### Task to carry out
Extract the listing in its entirety, keeping each line identical to the original.

### Given information
/---

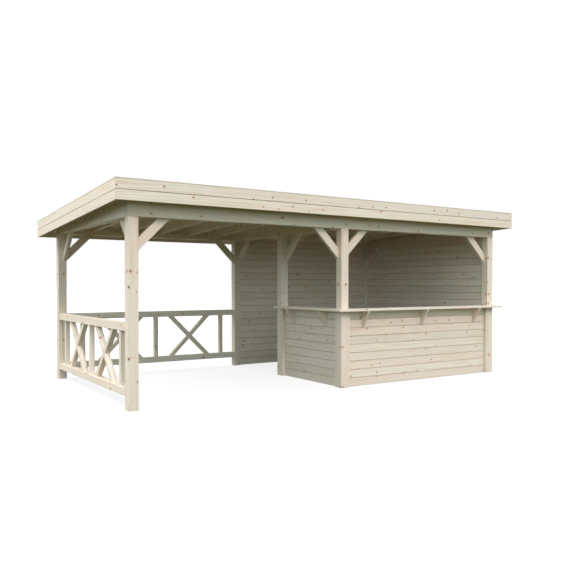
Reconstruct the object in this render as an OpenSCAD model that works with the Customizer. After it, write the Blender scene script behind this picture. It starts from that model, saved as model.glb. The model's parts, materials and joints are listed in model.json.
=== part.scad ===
// Garden pavilion of sawn timber with a lean-to roof that falls to the back.
// The left bay is open, with crossed railings at its left side and back.
// The right bay is a bar: board walls at the back and right, and low board
// walls under an L-shaped counter at the front and on the side of the open bay.
// All sizes are in millimetres. The ground is at z = 0, the front faces -Y, and
// the origin is on the ground under the middle of the roof.

/* [Frame] */
// Length over the outer faces of the corner posts
frame_length = 5800; // [4800:10:7000]
// Depth over the outer faces of the corner posts
frame_depth = 3020; // [2500:10:3700]
// Height of the underside of the beams
beam_underside = 2080; // [1900:10:2500]
// Side of the square posts, and width of the beams
post_size = 115; // [100:1:145]
// Clear width of the open bay, between the left and the middle posts
open_bay = 2738; // [2200:1:3300]
// Height of the back beam at its front face
back_beam_height = 59; // [40:1:120]
// Length that a brace takes along its post and along its beam
brace_leg = 388; // [250:1:480]
// Width of a brace across its grain
brace_width = 98; // [60:1:110]

/* [Roof] */
// Fall of the roof to the back, in per cent of its depth
roof_fall = 5; // [2:0.5:9]
// Overhang of the roof in front of the posts
front_overhang = 200; // [120:1:400]
// Overhang of the roof beside the posts, on the left and the right
side_overhang = 200; // [120:1:400]
// Overhang of the roof behind the posts
back_overhang = 260; // [120:1:450]
// Width of a roof joist
joist_width = 45; // [35:1:60]
// Height of a roof joist
joist_height = 120; // [90:1:180]
// Distance from one roof joist to the next
joist_pitch = 505; // [350:5:700]
// Thickness of the roof boards
roof_board_thickness = 20; // [15:1:28]
// Thickness of the bitumen sheet on the roof boards
covering_thickness = 4; // [3:0.5:8]
// Thickness of a fascia board
fascia_thickness = 20; // [15:1:28]
// Height of one of the two fascia boards on each side
fascia_board_height = 110; // [85:1:140]
// Width of the strip that holds the bitumen sheet down along the roof's edge
edge_strip_width = 45; // [30:1:70]
// Height of that strip
edge_strip_height = 12; // [8:1:20]

/* [Walls] */
// Distance from the outer face of the posts in to the face of the wall boards
wall_inset = 50; // [30:1:60]
// Thickness of the wall boards
wall_thickness = 20; // [15:1:28]
// Width of the battens that close the wall boards' ends beside the posts
batten_width = 28; // [18:1:40]
// Distance from the outer face of the posts in to the face of the battens
batten_inset = 5; // [2:1:15]

/* [Bar] */
// Height of the underside of the counter, which is the top of the low walls
counter_underside = 1000; // [850:5:1150]
// Thickness of the counter
counter_thickness = 30; // [22:1:45]
// Overhang of the counter beyond the outer faces of the posts
counter_outside = 100; // [60:1:200]
// Overhang of the counter beyond the inner faces of the posts
counter_inside = 75; // [40:1:200]
// Thickness of a counter bracket
bracket_thickness = 28; // [20:1:45]
// Height of a counter bracket
bracket_height = 217; // [120:1:300]
// Length of the blunt ends of a counter bracket
bracket_nose = 16; // [8:1:30]
// Clear distance from a post to the next bracket
bracket_gap = 262; // [150:1:400]

/* [Railings] */
// Height of the underside of the bottom rail
bottom_rail_underside = 140; // [80:5:250]
// Height of the top of the top rail
top_rail_top = 937; // [850:1:1100]
// Side of the square rails
rail_size = 90; // [70:1:100]
// Side of the square uprights and diagonals
bar_size = 60; // [40:1:68]
// Clear distance from a post to the next upright
upright_gap = 212; // [100:1:300]

/* [Hidden] */

spruce = [0.88, 0.81, 0.69];
bitumen = [0.24, 0.24, 0.25];
strip_tone = [0.70, 0.67, 0.60];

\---

### Written response
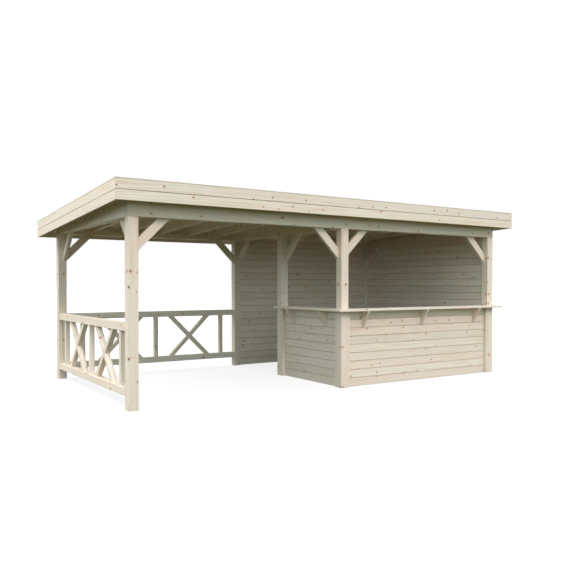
Reconstruct the object in this render as an OpenSCAD model that works with the Customizer. After it, write the Blender scene script behind this picture. It starts from that model, saved as model.glb. The model's parts, materials and joints are listed in model.json.
=== part.scad ===
// Garden pavilion of sawn timber with a lean-to roof that falls to the back.
// The left bay is open, with crossed railings at its left side and back.
// The right bay is a bar: board walls at the back and right, and low board
// walls under an L-shaped counter at the front and on the side of the open bay.
// All sizes are in millimetres. The ground is at z = 0, the front faces -Y, and
// the origin is on the ground under the middle of the roof.

/* [Frame] */
// Length over the outer faces of the corner posts
frame_length = 5800; // [4800:10:7000]
// Depth over the outer faces of the corner posts
frame_depth = 3020; // [2500:10:3700]
// Height of the underside of the beams
beam_underside = 2080; // [1900:10:2500]
// Side of the square posts, and width of the beams
post_size = 115; // [100:1:145]
// Clear width of the open bay, between the left and the middle posts
open_bay = 2738; // [2200:1:3300]
// Height of the back beam at its front face
back_beam_height = 59; // [40:1:120]
// Length that a brace takes along its post and along its beam
brace_leg = 388; // [250:1:480]
// Width of a brace across its grain
brace_width = 98; // [60:1:110]

/* [Roof] */
// Fall of the roof to the back, in per cent of its depth
roof_fall = 5; // [2:0.5:9]
// Overhang of the roof in front of the posts
front_overhang = 200; // [120:1:400]
// Overhang of the roof beside the posts, on the left and the right
side_overhang = 200; // [120:1:400]
// Overhang of the roof behind the posts
back_overhang = 260; // [120:1:450]
// Width of a roof joist
joist_width = 45; // [35:1:60]
// Height of a roof joist
joist_height = 120; // [90:1:180]
// Distance from one roof joist to the next
joist_pitch = 505; // [350:5:700]
// Thickness of the roof boards
roof_board_thickness = 20; // [15:1:28]
// Thickness of the bitumen sheet on the roof boards
covering_thickness = 4; // [3:0.5:8]
// Thickness of a fascia board
fascia_thickness = 20; // [15:1:28]
// Height of one of the two fascia boards on each side
fascia_board_height = 110; // [85:1:140]
// Width of the strip that holds the bitumen sheet down along the roof's edge
edge_strip_width = 45; // [30:1:70]
// Height of that strip
edge_strip_height = 12; // [8:1:20]

/* [Walls] */
// Distance from the outer face of the posts in to the face of the wall boards
wall_inset = 50; // [30:1:60]
// Thickness of the wall boards
wall_thickness = 20; // [15:1:28]
// Width of the battens that close the wall boards' ends beside the posts
batten_width = 28; // [18:1:40]
// Distance from the outer face of the posts in to the face of the battens
batten_inset = 5; // [2:1:15]

/* [Bar] */
// Height of the underside of the counter, which is the top of the low walls
counter_underside = 1000; // [850:5:1150]
// Thickness of the counter
counter_thickness = 30; // [22:1:45]
// Overhang of the counter beyond the outer faces of the posts
counter_outside = 100; // [60:1:200]
// Overhang of the counter beyond the inner faces of the posts
counter_inside = 75; // [40:1:200]
// Thickness of a counter bracket
bracket_thickness = 28; // [20:1:45]
// Height of a counter bracket
bracket_height = 217; // [120:1:300]
// Length of the blunt ends of a counter bracket
bracket_nose = 16; // [8:1:30]
// Clear distance from a post to the next bracket
bracket_gap = 262; // [150:1:400]

/* [Railings] */
// Height of the underside of the bottom rail
bottom_rail_underside = 140; // [80:5:250]
// Height of the top of the top rail
top_rail_top = 937; // [850:1:1100]
// Side of the square rails
rail_size = 90; // [70:1:100]
// Side of the square uprights and diagonals
bar_size = 60; // [40:1:68]
// Clear distance from a post to the next upright
upright_gap = 212; // [100:1:300]

/* [Hidden] */

spruce = [0.88, 0.81, 0.69];
bitumen = [0.24, 0.24, 0.25];
strip_tone = [0.70, 0.67, 0.60];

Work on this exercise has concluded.